Parece que la opción más clara de a quién votar o de no votar es una cuestión individual: de su instinto, de sus compañeros, de su familia, de su sentido dentro de esta sociedad, o marginado de ella. Pienso que lo más sano y lo mas conforme con cada uno es no dejar de ser, precisamente, cada uno.

Arriba lucha antifascista

Moncho Alpuente

Todos ganan, nosotros perdemos. Unos cuentan en votos, otros en sillones y escaños, y los que menos cuentan dicen que ganan porque no pierden tanto como pensaban que iban a perder. Muchos de los perdedores que se acercaron a las urnas lo hicieron con la nariz tapada, la única ganancia que pensaban sacar era perder de vista a unos gobernantes tan ineptos como corruptos, cambiar el rostro de sus guardianes.

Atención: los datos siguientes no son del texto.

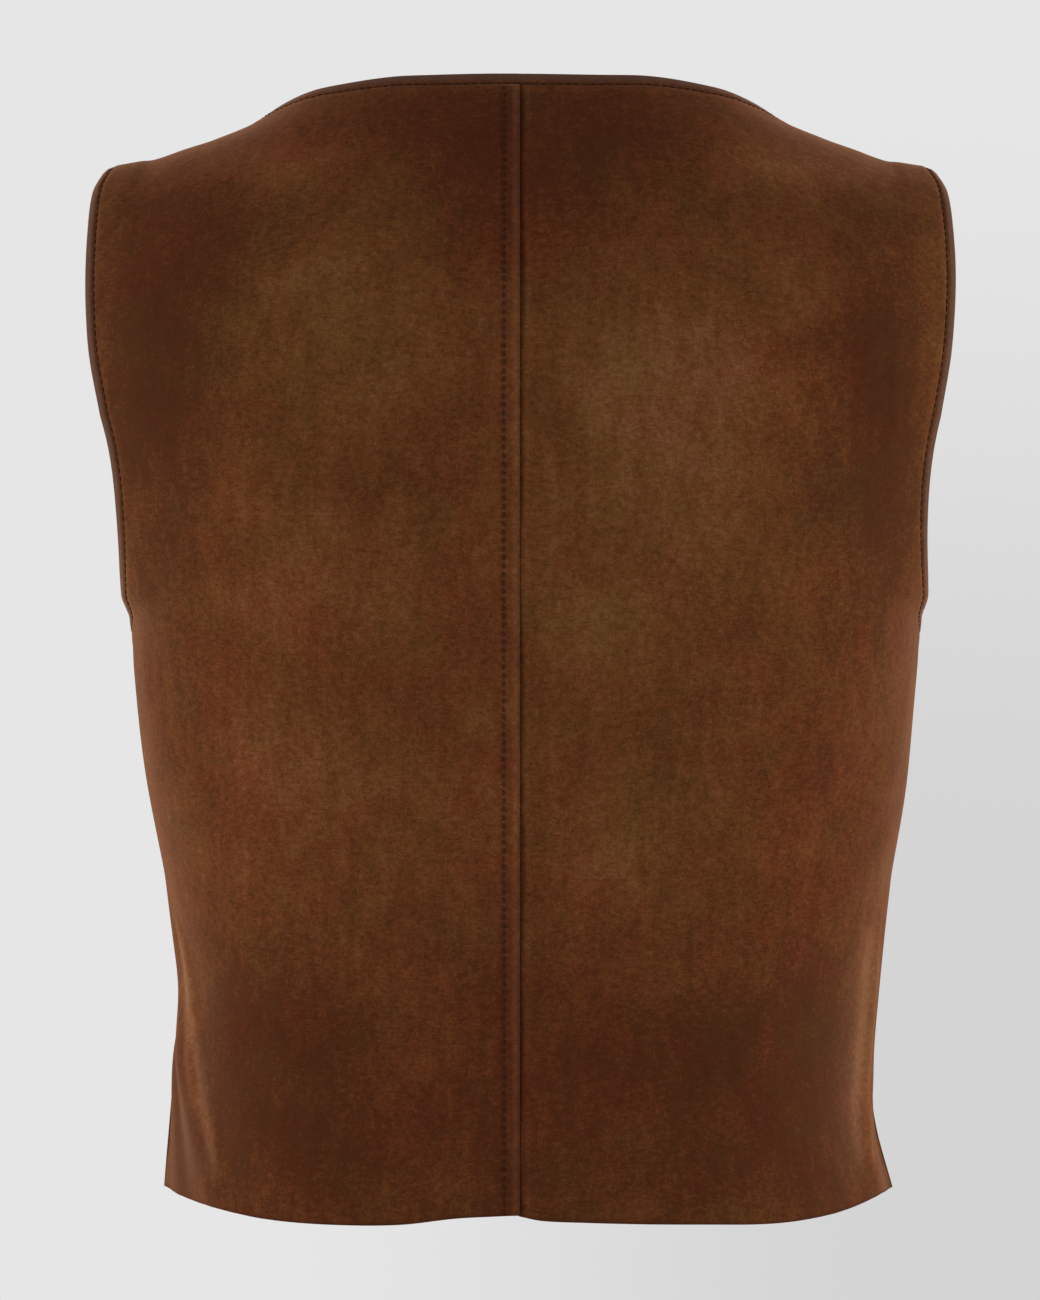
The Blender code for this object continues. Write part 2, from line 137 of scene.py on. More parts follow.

A veces hay que cambiarlo todo para que todo siga igual, decía un personaje del «Gatopardo», la novela de un príncipe siiciliano llevada al cine por un aristócrata de la pantalla, Luchino Visconti. Pero aquí ni siquiera ha cambiado nada, el apocalíptico castigo que los electores iban a propinar al Partido Popular por el desprestigio del «Prestige» y los desastres de la guerra de Irak, se quedaron en un pequeño rapapolvo. Cambalache de votos y cabildeos de pactos, los mercaderes de la política cambian sus cromos y trapichean en las sombras. Para pactar, la ideología es un lastre y los programas una rémora, el pragmatismo hace tiempo que barrió a la ética. Los partidos, los grandes, y en  menor medida los pequeños, para difundir sus consignas y hacer llegar sus propuestas al electorado se entrampan y se hipotecan con bancos y entidades de crédito, se venden y empeñan sus enseres y sus valores en cajas de ahorros y montes de piedad. Las deudas contraídas les convierten en rehenes de sus acreedores y muchas veces en cómplices de maniobras especulativas y chanchullos financieros de alta y baja estofa. Hasta que vengan nuevas fechas electorales, estos políticos zascandiles y sociables, callejeros y amistosos, volverán a encerrarse en sus torres de marfil y acero protegidos por fuerzas mercenarias públicas y privadas para no verles las caras a sus electores que, una vez más, confiaron en sus falsas promesas y en sus brillantes discursos.  Un político, escribió el poeta E.E. Cummings, es un culo con el que todos se sientan menos un hombre. Quede para otro día dilucidar a qué  especie zoológica de apariencia humanoide pertenecen los políticos, quizás sean una mutación regresiva de los camaleones.